Les quartiers, futures salles de tir ?

Les quartiers populaires sont les premiers à subir la loi des cow-boys en uniforme. Boubakar vient de La Caravelle, quartier où la pauvreté et le chômage font des ravages. Après ce qui est arrivé au jeune homme, la colère a explosé dans le quartier. La police a durement réprimé et neuf personnes ont été arrêtées mardi 30 janvier pour « participation à un attroupement armé ». Quand on vient d’un quartier populaire, il faut visiblement accepter de se faire canarder par les flics sans broncher. Mais pourtant cette colère légitime sortira tôt ou tard. Les forces de répression donneront, malheureusement, l’occasion à la colère des quartiers populaires de se déverser.

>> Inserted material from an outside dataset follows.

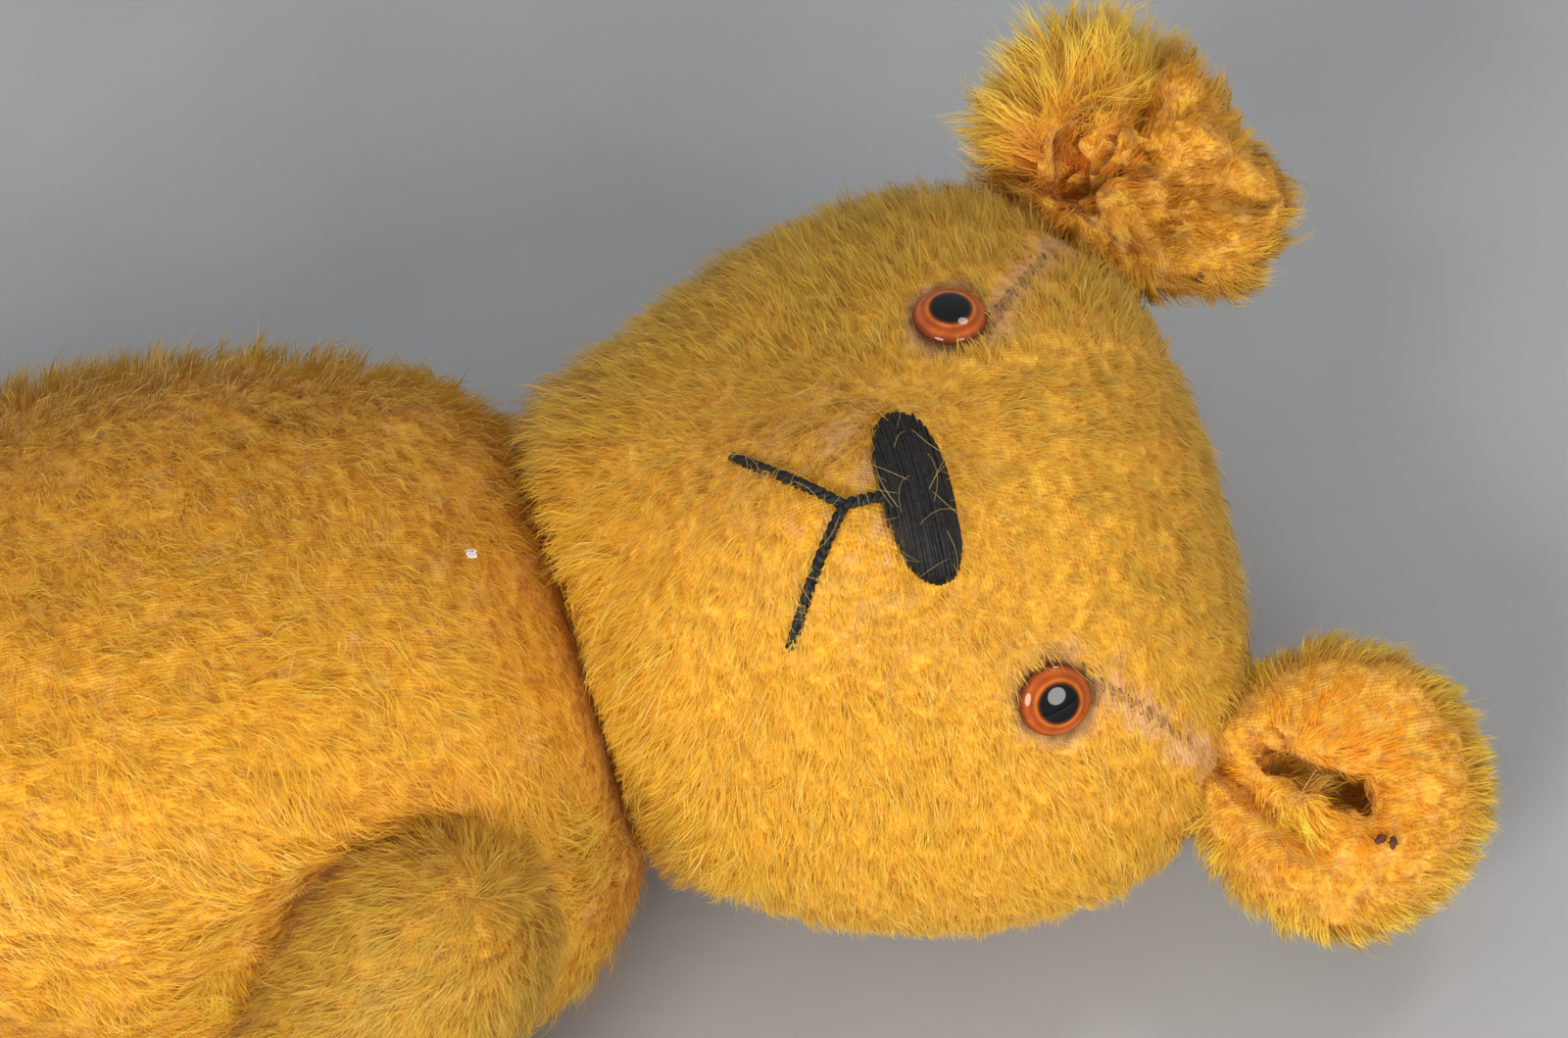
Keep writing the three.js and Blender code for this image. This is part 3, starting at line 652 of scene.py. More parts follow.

Dans ces quartiers, on ne peut pas oublier les persécutions systématiques des individus jeunes et racisés et les brimades constantes des baqueux et des policiers. Sur les murs de la cité, on pouvait voir un hommage à Zyed et Bouna qui ont trouvé la mort dans un transformateur électrique après avoir été poursuivis par les flics alors qu’ils revenaient d’un match de foot. Leur mort avait déclenché les émeutes de 2005. En 2018, on taggue encore leurs noms sur les murs lorsque les policiers tentent de tuer un jeune. Avec ce permis de tuer, on verra bientôt des « bavures » qui n’en seront plus puisque cela sera interprété comme de la légitime défense, une injustice de plus pour les jeunes des quartiers populaires qui fera exploser leur colère légitime.